The standout performance of the latter highlights an important point. To make a premium frozen product work, it needs to tap into wider consumer trends. “A lot of the NPD this year has been focused on key macro trends such as flexitarianism, veganism and health in a bid to appeal to shoppers and drive excitement back into the category,” explains MacLeman.
“A lot of the NPD this year has been focused on flexitarianism, veganism and health”
If you get the proposition right, it can easily command a premium price point. Goodfella’s vegan pizza range was bought by 1.1% of UK households, according to Kantar. That its vegan variants retail at £2.50 at Tesco - compared with the £2 price mark for its Stonebaked range - can only be a plus for the brand. Meanwhile, Iceland’s own label meat alternative range No Bull made it into 1.3% of households. A 500g bag of No Bull mince comes at £3.50, while an 800g bag of the retailer’s beef mince is £3.
Birds Eye’s plant-based Green Cuisine range carries a similarly premium price point. A 280g bag of its Swedish-style meatballs retails at £3 at Tesco, while a bag of six meat-free sausages comes at £2.50. “We see huge opportunity in the plant-based category,” says Birds Eye MD Wayne Hudson. “It’s still early days but all of the growth in the category is coming from flexitarians and people who are actively trying to reduce the amount of meat in their diet,” he adds. “We believe it’s a huge macro trend that will continue.”
Even kids’ brand Ella’s Kitchen is getting in on the act with the addition of four new products to its Big Kids frozen food range, including ‘cowboy’ bean burgers and ‘nicely spiced’ lentil bites, which hit the freezers of Tesco in May, winning the brand a Tesco IGD ‘best product differentiation’ award in the process.
Still, as much as mainstream brands are getting in on the act, it’s meat-free stalwart Quorn that is benefiting most. It’s the best-performing brand in the top 10 after Magnum with sales up 6.5% on volumes up 5% [Nielsen]. It credits NPD including vegan fishless fingers, vegan salt & vinegar battered fishless fillets and a vegan lemon & black pepper breaded fishless fillet.

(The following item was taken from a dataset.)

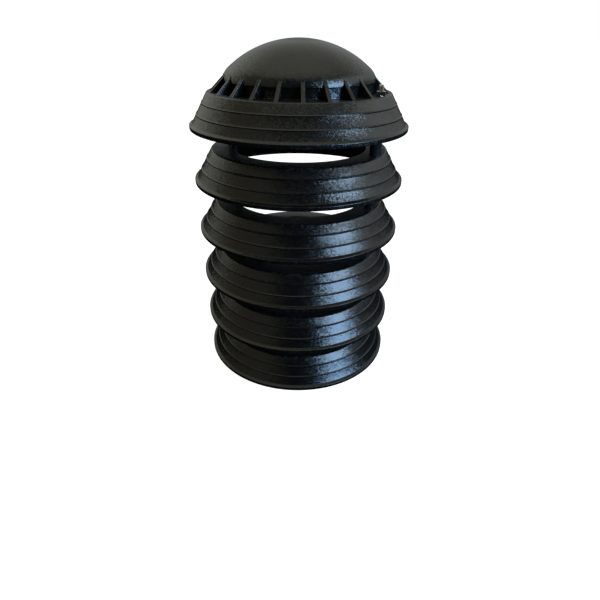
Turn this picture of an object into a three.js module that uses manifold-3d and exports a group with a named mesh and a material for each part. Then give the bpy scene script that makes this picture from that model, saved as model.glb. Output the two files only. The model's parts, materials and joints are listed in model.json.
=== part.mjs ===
// Louvred roof vent cover: a domed cap and five flared rings stacked on two threaded rods,
// with a spacer tube on each rod in every gap and a nut at each end of each rod.
// Millimetres, +Z up. The origin is the centre of the lowest lip, which stands on the roof.
// The front is -Y. Angles are measured from the front, towards +X.

import * as THREE from 'three';
import { mergeVertices } from 'three/addons/utils/BufferGeometryUtils.js';
import Module from 'manifold-3d';

const wasm = await Module();
wasm.setup();

// Stack
const LIP_RADIUS = 100.4;
const PITCH = 48;
const RING_COUNT = 5;

// Flared skirt, shared by the cap and the rings. Heights are above the skirt's own lip.
const CONE_FOOT_RADIUS = 98.8; // the cone's line, carried down behind the lip
const CONE_FOOT_HEIGHT = 2.75;
const CONE_SLOPE = 0.588; // radius lost for each millimetre of height
const SKIRT_WALL = 2.2; // measured level
const LIP_CHAMFER = 0.6;
const LIP_BAND_TOP = 3.2;
const LIP_EDGE = { radius: 99.9, height: 3.6 };
const LIP_LEDGE_TOP = 4.8;
const LIP_INNER_RADIUS = 96.6;
const RIDGE_HEIGHTS = [12, 21.3]; // the middle of each ridge's upright face
const RIDGE_HALF_HEIGHT = 0.45;
const RIDGE_LEDGE = 0.65; // the height its sloping top takes up
const CORNER_HEIGHT = 29.2;
const CORNER_MID = { radius: 82.5, height: 29.8 };
const FLANGE_RADIUS = 81.4;
const FLANGE_TOP = 30;
const FLANGE_THICKNESS = 3;
const FLANGE_UNDERSIDE = FLANGE_TOP - FLANGE_THICKNESS;
const HOLE_RADIUS = 64;

// Dome, above the cap's flange
const DOME_APEX = 70.9;
const DOME_RADIUS = 98.2;
const DOME_WALL = 2.6;
const SHOULDER_RADIUS = 13.4;
const SHOULDER_CENTRE = { radius: 54.6, height: 37.4 };
const WALL_STEP_HEIGHT = 38.5; // where the shoulder steps in to the wall below it
const WALL_STEP_CHAMFER = 0.8;
const WALL_FOOT_RADIUS = 67.1;

// Fins around the dome. The two rods take the places of two fins.
const FIN_PLACES = 24;
const FIN_START = 2.2; // degrees
const FIN_THICKNESS = 3.2;
const FIN_ROOT_RADIUS = 66.5;
const FIN_ROOT_HEIGHT = 43;
const FIN_TOP = { radius: 66.9, height: 43.6 };
const FIN_KNEE = { radius: 68, height: 41.6 };
const FIN_FOOT_RADIUS = 80.2;
const FIN_SINK = 1; // how far the foot runs into the flange

// Rods and what is on them
const ROD_ANGLES = { front: FIN_START + 60, back: FIN_START - 120 };
const ROD_CIRCLE_RADIUS = 76.7;
const ROD_RADIUS = 2.5;
const ROD_CHAMFER = 0.8;
const ROD_BELOW_NUT = 5;
const ROD_TOP = 38.6;
const CLEARANCE = 0.3;
const SPACER_RADIUS = 5.2;
const NUT_ACROSS_FLATS = 8;
const NUT_HEIGHT = 3.7;
const NUT_CHAMFER = 0.5;
const NUT_TURN = -15; // the angle of one of its corners

// Facets around a circle
const BODY_SEGMENTS = 48;
const SMALL_SEGMENTS = 16;
const NUT_SEGMENTS = 24;
const SHOULDER_STEPS = 4;
const DOME_STEPS = 7;

const plastic = () => new THREE.MeshStandardMaterial({ color: 0x1f2120, roughness: 0.5, metalness: 0 });
const sleeve = () => new THREE.MeshStandardMaterial({ color: 0x161817, roughness: 0.35, metalness: 0 });
const steel = () => new THREE.MeshStandardMaterial({ color: 0xb8b6ac, roughness: 0.3, metalness: 1 });

const point = (radius, height) => new THREE.Vector2(radius, height);

// A closed solid from a geometry whose faces point out.
function solid(geometry) {
  geometry.deleteAttribute('normal');
  geometry.deleteAttribute('uv');
  const merged = mergeVertices(geometry);
  return new wasm.Manifold(new wasm.Mesh({
    numProp: 3,
    vertProperties: merged.attributes.position.array,
    triVerts: Uint32Array.from(merged.index.array),
  }));
}

function toGeometry(manifold) {
  const mesh = manifold.getMesh();
  const geometry = new THREE.BufferGeometry();
  geometry.setAttribute('position', new THREE.BufferAttribute(mesh.vertProperties, 3));
  geometry.setIndex(new THREE.BufferAttribute(mesh.triVerts, 1));
  geometry.computeVertexNormals();
  return geometry;
}

// A solid turned about +Z from an outline of radius and height that runs anticlockwise.
function turned(outline, segments) {
  return solid(new THREE.LatheGeometry(outline, segments).rotateX(Math.PI / 2));
}

// A tube or disc with a bore, standing on z = 0.
function tube(outerRadius, boreRadius, height) {
  return turned([
    point(boreRadius, 0),
    point(outerRadius, 0),
    point(outerRadius, height),
    point(boreRadius, height),
    point(boreRadius, 0),
  ], SMALL_SEGMENTS);
}

// The place on the rod circle at an angle from the front.
function rodPlace(angle, height) {
  const turn = THREE.MathUtils.degToRad(angle);
  return [ROD_CIRCLE_RADIUS * Math.sin(turn), -ROD_CIRCLE_RADIUS * Math.cos(turn), height];
}

const coneRadius = (height) => CONE_FOOT_RADIUS - CONE_SLOPE * (height - CONE_FOOT_HEIGHT);

// The skirt's inner face, from the underside of the flange down to the lip.
function skirtInside() {
  return [
    point(coneRadius(FLANGE_UNDERSIDE) - SKIRT_WALL, FLANGE_UNDERSIDE),
    point(coneRadius(CONE_FOOT_HEIGHT) - SKIRT_WALL, CONE_FOOT_HEIGHT),
    point(LIP_INNER_RADIUS, 0),
  ];
}

// The skirt's outer face, from the lip up to the flat top of the flange.
function skirtOutside() {
  const ridges = RIDGE_HEIGHTS.flatMap((height) => {
    const low = height - RIDGE_HALF_HEIGHT;
    const high = height + RIDGE_HALF_HEIGHT;
    return [
      point(coneRadius(low), low),
      point(coneRadius(low), high),
      point(coneRadius(high + RIDGE_LEDGE), high + RIDGE_LEDGE),
    ];
  });
  return [
    point(LIP_RADIUS - LIP_CHAMFER, 0),
    point(LIP_RADIUS, LIP_CHAMFER),
    point(LIP_RADIUS, LIP_BAND_TOP),
    point(LIP_EDGE.radius, LIP_EDGE.height),
    point(coneRadius(LIP_LEDGE_TOP), LIP_LEDGE_TOP),
    ...ridges,
    point(coneRadius(CORNER_HEIGHT), CORNER_HEIGHT),
    point(CORNER_MID.radius, CORNER_MID.height),
    point(FLANGE_RADIUS, FLANGE_TOP),
  ];
}

// The dome from its shoulder to its apex, drawn in by `inset`. `startAngle` is measured from the
// axis at the shoulder's centre, and says where the shoulder begins.
function domeArc(inset, startAngle) {
  const centreHeight = DOME_APEX - DOME_RADIUS;
  const joinAngle = Math.atan2(SHOULDER_CENTRE.radius, SHOULDER_CENTRE.height - centreHeight);
  const shoulder = Array.from({ length: SHOULDER_STEPS }, (_, step) => {
    const angle = THREE.MathUtils.lerp(startAngle, joinAngle, step / SHOULDER_STEPS);
    const radius = SHOULDER_RADIUS - inset;
    return point(
      SHOULDER_CENTRE.radius + radius * Math.sin(angle),
      SHOULDER_CENTRE.height + radius * Math.cos(angle),
    );
  });
  const dome = Array.from({ length: DOME_STEPS + 1 }, (_, step) => {
    const angle = joinAngle * (1 - step / DOME_STEPS);
    const radius = DOME_RADIUS - inset;
    return point(radius * Math.sin(angle), centreHeight + radius * Math.cos(angle));
  });
  return [...shoulder, ...dome];
}

// One fin: a gusset that stands on the flange and leans against the dome's shoulder.
function fin(angle) {
  const foot = FLANGE_TOP - FIN_SINK;
  const outline = new THREE.Shape([
    point(FIN_ROOT_RADIUS, foot),
    point(FIN_FOOT_RADIUS, foot),
    point(FIN_FOOT_RADIUS, FLANGE_TOP),
    point(FIN_KNEE.radius, FIN_KNEE.height),
    point(FIN_TOP.radius, FIN_TOP.height),
    point(FIN_ROOT_RADIUS, FIN_ROOT_HEIGHT),
  ]);
  const geometry = new THREE.ExtrudeGeometry(outline, { depth: FIN_THICKNESS, bevelEnabled: false });
  geometry.translate(0, 0, -FIN_THICKNESS / 2).rotateX(Math.PI / 2);
  geometry.rotateZ(THREE.MathUtils.degToRad(angle - 90));
  return solid(geometry);
}

// Holes for both rods through a flange.
function rodHoles() {
  const holes = Object.values(ROD_ANGLES).map((angle) => {
    const [x, y, z] = rodPlace(angle, FLANGE_UNDERSIDE - 1);
    const geometry = new THREE.CylinderGeometry(
      ROD_RADIUS + CLEARANCE, ROD_RADIUS + CLEARANCE, FLANGE_THICKNESS + 2, SMALL_SEGMENTS,
    );
    geometry.rotateX(Math.PI / 2).translate(x, y, z + FLANGE_THICKNESS / 2 + 1);
    return solid(geometry);
  });
  return holes[0].add(holes[1]);
}

function louvreRing() {
  const outline = [
    point(HOLE_RADIUS, FLANGE_UNDERSIDE),
    ...skirtInside(),
    ...skirtOutside(),
    point(HOLE_RADIUS, FLANGE_TOP),
    point(HOLE_RADIUS, FLANGE_UNDERSIDE),
  ];
  return turned(outline, BODY_SEGMENTS).subtract(rodHoles());
}

function domedCap() {
  const stepAngle = Math.acos((WALL_STEP_HEIGHT - SHOULDER_CENTRE.height) / SHOULDER_RADIUS);
  const outline = [
    ...domeArc(DOME_WALL, Math.PI / 2).reverse(),
    point(SHOULDER_CENTRE.radius + SHOULDER_RADIUS - DOME_WALL, FLANGE_UNDERSIDE),
    ...skirtInside(),
    ...skirtOutside(),
    point(WALL_FOOT_RADIUS, FLANGE_TOP),
    point(WALL_FOOT_RADIUS, WALL_STEP_HEIGHT - WALL_STEP_CHAMFER),
    ...domeArc(0, stepAngle),
  ];
  let cap = turned(outline, BODY_SEGMENTS);
  const rodAngles = Object.values(ROD_ANGLES).map((angle) => (angle + 360) % 360);
  for (let index = 0; index < FIN_PLACES; index += 1) {
    const angle = FIN_START + index * (360 / FIN_PLACES);
    if (!rodAngles.some((rodAngle) => Math.abs(rodAngle - angle) < 1)) {
      cap = cap.add(fin(angle));
    }
  }
  return cap.subtract(rodHoles());
}

function threadedRod(length) {
  return turned([
    point(0, 0),
    point(ROD_RADIUS - ROD_CHAMFER, 0),
    point(ROD_RADIUS, ROD_CHAMFER),
    point(ROD_RADIUS, length - ROD_CHAMFER),
    point(ROD_RADIUS - ROD_CHAMFER, length),
    point(0, length),
  ], SMALL_SEGMENTS);
}

// A hexagon nut: a plain hexagonal prism with its corners turned off, and a clearance bore.
function nut() {
  const corner = NUT_ACROSS_FLATS / Math.sqrt(3);
  const hexagon = new THREE.CylinderGeometry(corner, corner, NUT_HEIGHT, 6)
    .rotateX(Math.PI / 2)
    .translate(0, 0, NUT_HEIGHT / 2);
  const blank = turned([
    point(0, 0),
    point(corner - NUT_CHAMFER, 0),
    point(corner, NUT_CHAMFER / 2),
    point(corner, NUT_HEIGHT - NUT_CHAMFER / 2),
    point(corner - NUT_CHAMFER, NUT_HEIGHT),
    point(0, NUT_HEIGHT),
  ], NUT_SEGMENTS);
  const bore = new THREE.CylinderGeometry(
    ROD_RADIUS + CLEARANCE, ROD_RADIUS + CLEARANCE, NUT_HEIGHT + 2, SMALL_SEGMENTS,
  ).rotateX(Math.PI / 2).translate(0, 0, NUT_HEIGHT / 2);
  return solid(hexagon).intersect(blank).subtract(solid(bore)).rotate([0, 0, NUT_TURN]);
}

const vent = new THREE.Group();

function place(name, manifold, material, position) {
  const mesh = new THREE.Mesh(toGeometry(manifold), material);
  mesh.name = name;
  mesh.position.set(...position);
  vent.add(mesh);
}

// The cap and, below it, the rings. Ring 1 is the highest.
const capHeight = RING_COUNT * PITCH;
place('domed_cap', domedCap(), plastic(), [0, 0, capHeight]);
for (let ring = 1; ring <= RING_COUNT; ring += 1) {
  place(`louvre_ring_${ring}`, louvreRing(), plastic(), [0, 0, capHeight - ring * PITCH]);
}

// Each rod with its five spacers and two nuts
const lowerNutHeight = FLANGE_UNDERSIDE - CLEARANCE - NUT_HEIGHT;
const rodFoot = lowerNutHeight - ROD_BELOW_NUT;
const spacerLength = PITCH - FLANGE_THICKNESS - 2 * CLEARANCE;
for (const [side, angle] of Object.entries(ROD_ANGLES)) {
  place(`${side}_rod`, threadedRod(capHeight + ROD_TOP - rodFoot), steel(), rodPlace(angle, rodFoot));
  for (let gap = 1; gap <= RING_COUNT; gap += 1) {
    const height = capHeight - gap * PITCH + FLANGE_TOP + CLEARANCE;
    const spacer = tube(SPACER_RADIUS, ROD_RADIUS + CLEARANCE, spacerLength);
    place(`${side}_spacer_${gap}`, spacer, sleeve(), rodPlace(angle, height));
  }
  const upperNutHeight = capHeight + FLANGE_TOP + CLEARANCE;
  place(`${side}_top_nut`, nut(), steel(), rodPlace(angle, upperNutHeight));
  place(`${side}_bottom_nut`, nut(), steel(), rodPlace(angle, lowerNutHeight));
}

export default vent;
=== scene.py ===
"""Roof vent cover: fine meshes, finishes, floor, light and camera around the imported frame.

Metres, +Z up, front towards -Y, in the frame's own coordinates. Outlines are written in
millimetres as (radius, height, fillet) corners and scaled by MM.
"""
import json
import math

import bmesh
import bpy
from mathutils import Matrix, Vector

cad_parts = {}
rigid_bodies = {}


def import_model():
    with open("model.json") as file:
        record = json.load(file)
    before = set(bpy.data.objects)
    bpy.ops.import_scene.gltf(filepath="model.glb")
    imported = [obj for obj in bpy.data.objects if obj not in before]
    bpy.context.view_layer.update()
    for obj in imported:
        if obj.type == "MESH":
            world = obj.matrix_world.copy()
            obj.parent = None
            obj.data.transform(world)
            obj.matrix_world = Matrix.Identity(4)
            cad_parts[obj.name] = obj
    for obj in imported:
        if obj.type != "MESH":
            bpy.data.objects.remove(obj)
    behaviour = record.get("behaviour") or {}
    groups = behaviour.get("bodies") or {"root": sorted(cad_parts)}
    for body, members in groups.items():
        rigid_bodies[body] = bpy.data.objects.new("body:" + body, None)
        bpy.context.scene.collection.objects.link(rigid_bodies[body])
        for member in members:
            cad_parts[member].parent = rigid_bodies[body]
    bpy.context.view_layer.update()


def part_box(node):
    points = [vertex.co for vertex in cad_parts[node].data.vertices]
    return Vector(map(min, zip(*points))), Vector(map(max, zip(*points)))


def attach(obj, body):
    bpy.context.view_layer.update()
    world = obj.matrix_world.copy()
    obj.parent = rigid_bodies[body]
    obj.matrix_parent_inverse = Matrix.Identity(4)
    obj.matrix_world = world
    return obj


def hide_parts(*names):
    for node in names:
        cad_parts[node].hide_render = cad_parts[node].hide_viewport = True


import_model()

MM = 0.001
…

“We expect the Quorn fishless platform to generate £10m at retail sales value, given that our vegan SKUs outsell other vegan SKUs in the frozen meat-free category by 10 times,” says Alex Glen, marketing director at Quorn.
Of course, it’s not just full-blown vegans eating such products. More and more consumers are looking to reduce the amount of meat they eat, rather than cut it out altogether. Glen adds that so-called flexitarians are more likely to be better off, so by stocking more meat-free products in the freezers, retailers are more likely to attract higher-income consumers down the frozen food aisle.
“If they are met with a broad range, they become loyal to that store, and spend more not only in the total frozen category, but also in the total store,” he adds.
This flexitarian trend means it’s not just meat alternative items that are making waves. Brands that play into that trend of eating less meat and more fish and veggies are also gaining ground. One such brand is Strong Roots, which surged to the top of Alantra’s list of the 50 fastest-growing privately owned fmcg firms in March. It offers meat alternatives such as a pumpkin & spinach burger, alongside healthy veggie options such as spinach bites and sweet potato fries. “With an increasing number of consumers looking to reduce their meat consumption, the demand for plant-based vegan food will only increase, bringing with it, huge opportunity for innovation,” says CEO and founder Samuel Dennigan.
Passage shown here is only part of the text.